=== GIVEN TASK ===
From the entries that follow, gather each line holding the word "return".

=== SOURCE RECORDS ===
start

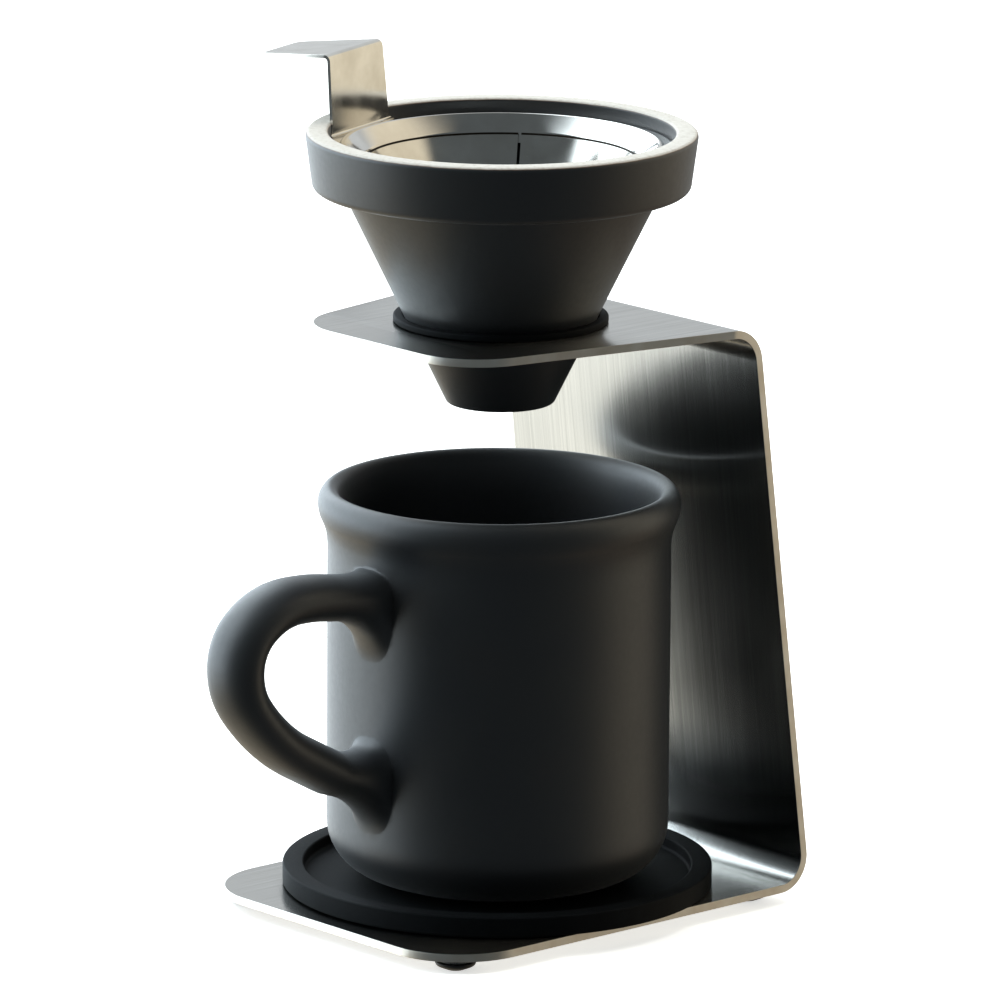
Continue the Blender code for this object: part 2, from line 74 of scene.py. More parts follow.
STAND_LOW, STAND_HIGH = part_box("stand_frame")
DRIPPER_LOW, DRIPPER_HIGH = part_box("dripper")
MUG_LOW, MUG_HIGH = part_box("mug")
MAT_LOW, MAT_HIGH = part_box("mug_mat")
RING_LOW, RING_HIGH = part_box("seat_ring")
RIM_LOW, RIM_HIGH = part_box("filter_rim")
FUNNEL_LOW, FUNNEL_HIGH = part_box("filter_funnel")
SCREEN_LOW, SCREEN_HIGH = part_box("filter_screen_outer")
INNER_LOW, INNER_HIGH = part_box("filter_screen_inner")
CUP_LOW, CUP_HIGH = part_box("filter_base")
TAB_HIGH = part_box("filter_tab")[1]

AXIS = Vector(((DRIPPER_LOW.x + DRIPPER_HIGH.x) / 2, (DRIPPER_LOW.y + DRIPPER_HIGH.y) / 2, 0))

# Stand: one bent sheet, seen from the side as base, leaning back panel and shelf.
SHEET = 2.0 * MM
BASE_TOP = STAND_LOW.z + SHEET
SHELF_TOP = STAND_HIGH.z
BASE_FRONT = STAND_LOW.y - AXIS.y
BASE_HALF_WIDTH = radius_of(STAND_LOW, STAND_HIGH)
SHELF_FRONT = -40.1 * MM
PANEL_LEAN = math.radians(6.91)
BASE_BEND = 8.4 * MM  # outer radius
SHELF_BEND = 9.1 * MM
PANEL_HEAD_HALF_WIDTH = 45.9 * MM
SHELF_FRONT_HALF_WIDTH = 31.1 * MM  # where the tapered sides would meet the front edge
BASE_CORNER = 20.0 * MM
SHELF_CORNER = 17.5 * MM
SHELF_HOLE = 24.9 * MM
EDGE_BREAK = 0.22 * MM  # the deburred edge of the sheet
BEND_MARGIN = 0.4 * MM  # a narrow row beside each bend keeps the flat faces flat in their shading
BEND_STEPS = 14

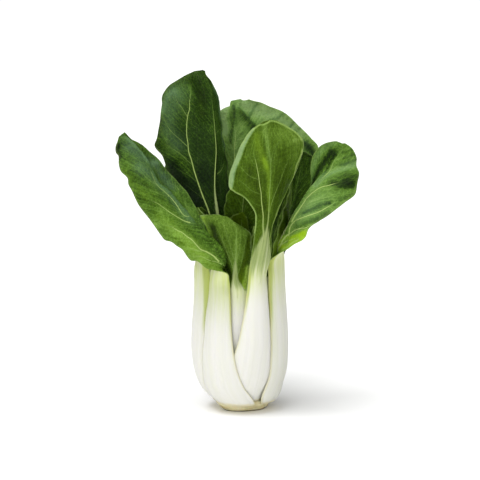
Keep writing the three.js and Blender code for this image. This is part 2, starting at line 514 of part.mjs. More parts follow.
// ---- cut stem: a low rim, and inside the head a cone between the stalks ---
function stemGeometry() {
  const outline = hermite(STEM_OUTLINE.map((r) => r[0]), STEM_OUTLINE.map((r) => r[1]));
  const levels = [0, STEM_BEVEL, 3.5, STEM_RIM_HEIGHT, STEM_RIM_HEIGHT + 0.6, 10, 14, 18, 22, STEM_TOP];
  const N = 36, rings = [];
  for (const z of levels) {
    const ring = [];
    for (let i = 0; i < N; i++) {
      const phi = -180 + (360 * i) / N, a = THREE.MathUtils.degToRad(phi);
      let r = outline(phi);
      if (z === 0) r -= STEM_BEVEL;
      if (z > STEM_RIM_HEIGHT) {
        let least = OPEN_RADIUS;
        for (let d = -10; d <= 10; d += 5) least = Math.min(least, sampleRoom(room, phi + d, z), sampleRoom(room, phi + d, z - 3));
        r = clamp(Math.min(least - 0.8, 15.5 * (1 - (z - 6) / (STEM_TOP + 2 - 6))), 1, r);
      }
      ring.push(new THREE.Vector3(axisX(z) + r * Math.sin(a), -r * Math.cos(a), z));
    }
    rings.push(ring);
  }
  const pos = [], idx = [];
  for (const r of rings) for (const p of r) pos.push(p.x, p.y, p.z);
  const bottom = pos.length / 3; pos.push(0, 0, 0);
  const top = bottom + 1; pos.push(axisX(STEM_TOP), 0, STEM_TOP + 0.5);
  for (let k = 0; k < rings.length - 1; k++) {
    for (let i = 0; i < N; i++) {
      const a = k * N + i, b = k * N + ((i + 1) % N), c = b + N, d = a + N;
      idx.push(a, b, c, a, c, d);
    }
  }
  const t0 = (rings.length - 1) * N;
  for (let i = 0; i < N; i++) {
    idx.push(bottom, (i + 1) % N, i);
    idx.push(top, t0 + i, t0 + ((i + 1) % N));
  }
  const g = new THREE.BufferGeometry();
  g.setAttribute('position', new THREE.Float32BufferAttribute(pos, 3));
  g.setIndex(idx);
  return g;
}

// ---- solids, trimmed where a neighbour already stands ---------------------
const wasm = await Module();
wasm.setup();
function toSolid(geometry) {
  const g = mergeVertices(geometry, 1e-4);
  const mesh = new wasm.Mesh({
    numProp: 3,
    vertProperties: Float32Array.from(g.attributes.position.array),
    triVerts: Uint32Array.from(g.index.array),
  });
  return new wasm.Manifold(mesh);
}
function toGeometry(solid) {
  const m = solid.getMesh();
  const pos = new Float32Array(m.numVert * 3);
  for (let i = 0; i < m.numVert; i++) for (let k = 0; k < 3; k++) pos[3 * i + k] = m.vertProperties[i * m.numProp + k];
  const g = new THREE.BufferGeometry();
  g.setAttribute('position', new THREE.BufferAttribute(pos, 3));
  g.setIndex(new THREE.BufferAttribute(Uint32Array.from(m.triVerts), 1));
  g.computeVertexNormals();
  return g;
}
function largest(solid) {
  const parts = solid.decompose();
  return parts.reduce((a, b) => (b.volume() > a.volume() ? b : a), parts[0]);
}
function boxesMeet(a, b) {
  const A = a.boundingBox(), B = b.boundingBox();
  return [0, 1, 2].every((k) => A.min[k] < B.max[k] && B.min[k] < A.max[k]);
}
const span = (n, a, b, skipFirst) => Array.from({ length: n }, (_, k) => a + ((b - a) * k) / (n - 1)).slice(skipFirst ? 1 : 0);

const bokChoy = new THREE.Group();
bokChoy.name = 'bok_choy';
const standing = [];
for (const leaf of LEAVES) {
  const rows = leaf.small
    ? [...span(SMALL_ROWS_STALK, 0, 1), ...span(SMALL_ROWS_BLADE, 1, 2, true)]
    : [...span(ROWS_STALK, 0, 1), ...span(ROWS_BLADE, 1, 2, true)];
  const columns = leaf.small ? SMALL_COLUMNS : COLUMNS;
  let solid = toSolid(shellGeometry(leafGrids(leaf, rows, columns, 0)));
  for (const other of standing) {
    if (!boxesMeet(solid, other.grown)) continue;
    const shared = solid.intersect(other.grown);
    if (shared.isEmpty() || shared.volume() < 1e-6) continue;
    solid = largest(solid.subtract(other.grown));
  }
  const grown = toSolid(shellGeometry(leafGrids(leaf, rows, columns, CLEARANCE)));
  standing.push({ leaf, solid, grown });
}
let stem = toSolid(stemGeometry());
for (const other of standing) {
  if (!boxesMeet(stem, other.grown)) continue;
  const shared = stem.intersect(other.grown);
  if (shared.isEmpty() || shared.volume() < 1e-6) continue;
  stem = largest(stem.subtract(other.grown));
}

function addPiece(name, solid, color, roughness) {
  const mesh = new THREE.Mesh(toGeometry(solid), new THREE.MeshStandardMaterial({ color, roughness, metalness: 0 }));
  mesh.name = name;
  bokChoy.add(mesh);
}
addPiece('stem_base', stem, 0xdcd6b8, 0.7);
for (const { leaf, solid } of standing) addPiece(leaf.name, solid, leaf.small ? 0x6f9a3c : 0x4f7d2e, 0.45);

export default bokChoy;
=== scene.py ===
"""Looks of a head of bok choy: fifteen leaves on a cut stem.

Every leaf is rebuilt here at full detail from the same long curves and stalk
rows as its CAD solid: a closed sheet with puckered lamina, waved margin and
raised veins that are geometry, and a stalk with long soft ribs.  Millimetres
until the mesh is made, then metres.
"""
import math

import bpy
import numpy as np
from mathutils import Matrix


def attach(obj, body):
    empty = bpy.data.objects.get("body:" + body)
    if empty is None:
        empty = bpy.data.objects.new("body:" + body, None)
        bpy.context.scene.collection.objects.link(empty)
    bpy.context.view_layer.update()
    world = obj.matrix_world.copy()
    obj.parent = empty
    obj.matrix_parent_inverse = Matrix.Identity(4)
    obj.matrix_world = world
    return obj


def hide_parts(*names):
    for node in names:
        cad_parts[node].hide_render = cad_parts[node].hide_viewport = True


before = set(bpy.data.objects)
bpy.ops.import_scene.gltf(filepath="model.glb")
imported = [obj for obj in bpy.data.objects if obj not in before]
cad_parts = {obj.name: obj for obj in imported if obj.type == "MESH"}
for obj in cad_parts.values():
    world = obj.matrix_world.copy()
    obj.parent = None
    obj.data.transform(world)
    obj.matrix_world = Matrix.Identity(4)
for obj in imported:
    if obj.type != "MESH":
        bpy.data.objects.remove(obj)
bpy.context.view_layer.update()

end
start

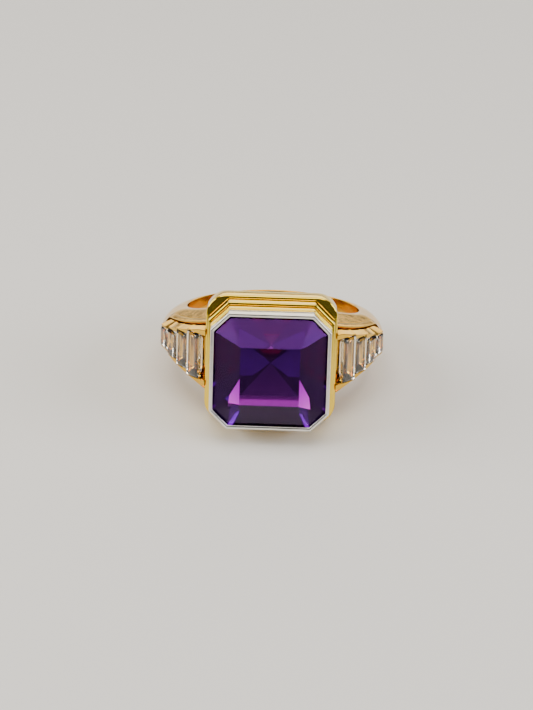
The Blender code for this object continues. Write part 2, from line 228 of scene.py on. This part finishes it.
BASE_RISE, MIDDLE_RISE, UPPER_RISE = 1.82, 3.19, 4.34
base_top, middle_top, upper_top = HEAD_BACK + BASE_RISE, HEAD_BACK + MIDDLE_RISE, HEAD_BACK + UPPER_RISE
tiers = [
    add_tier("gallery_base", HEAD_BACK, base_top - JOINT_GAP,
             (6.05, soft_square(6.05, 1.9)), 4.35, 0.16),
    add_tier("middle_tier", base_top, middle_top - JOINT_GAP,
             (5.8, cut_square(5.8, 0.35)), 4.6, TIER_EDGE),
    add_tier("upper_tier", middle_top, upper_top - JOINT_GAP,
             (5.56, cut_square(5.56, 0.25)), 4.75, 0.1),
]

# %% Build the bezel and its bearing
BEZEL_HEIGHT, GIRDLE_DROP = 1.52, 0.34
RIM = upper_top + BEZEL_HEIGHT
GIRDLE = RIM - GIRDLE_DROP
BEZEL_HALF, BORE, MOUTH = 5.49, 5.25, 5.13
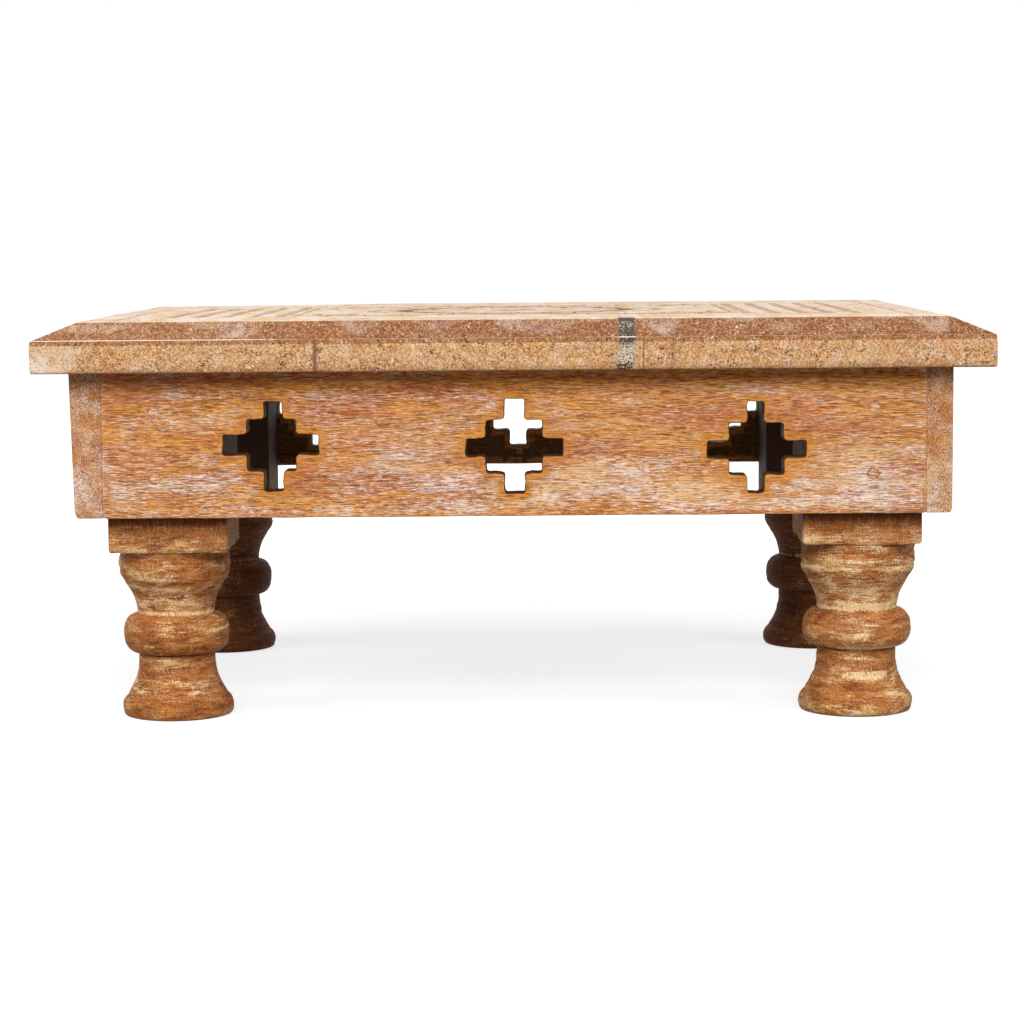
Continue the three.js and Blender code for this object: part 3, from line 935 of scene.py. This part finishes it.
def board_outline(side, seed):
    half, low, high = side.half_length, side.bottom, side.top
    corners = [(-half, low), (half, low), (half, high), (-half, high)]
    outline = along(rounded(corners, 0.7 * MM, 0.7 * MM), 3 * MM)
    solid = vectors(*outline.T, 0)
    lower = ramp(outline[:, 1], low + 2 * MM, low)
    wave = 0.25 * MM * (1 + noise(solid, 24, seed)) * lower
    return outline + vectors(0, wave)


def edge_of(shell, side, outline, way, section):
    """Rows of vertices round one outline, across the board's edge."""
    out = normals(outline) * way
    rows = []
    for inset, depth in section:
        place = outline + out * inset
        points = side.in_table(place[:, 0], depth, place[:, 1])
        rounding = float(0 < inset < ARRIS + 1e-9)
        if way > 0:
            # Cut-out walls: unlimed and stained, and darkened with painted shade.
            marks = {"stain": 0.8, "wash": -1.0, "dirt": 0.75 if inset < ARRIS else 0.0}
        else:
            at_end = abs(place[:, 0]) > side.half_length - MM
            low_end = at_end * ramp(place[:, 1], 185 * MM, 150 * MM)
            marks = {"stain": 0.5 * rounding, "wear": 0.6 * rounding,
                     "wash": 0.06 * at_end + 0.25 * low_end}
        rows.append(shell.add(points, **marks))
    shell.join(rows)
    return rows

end

=== FINISHED TASK ===
  return g;
  return new wasm.Manifold(mesh);
  return g;
  return parts.reduce((a, b) => (b.volume() > a.volume() ? b : a), parts[0]);
  return [0, 1, 2].every((k) => A.min[k] < B.max[k] && B.min[k] < A.max[k]);
    return obj
    return outline + vectors(0, wave)
    return rows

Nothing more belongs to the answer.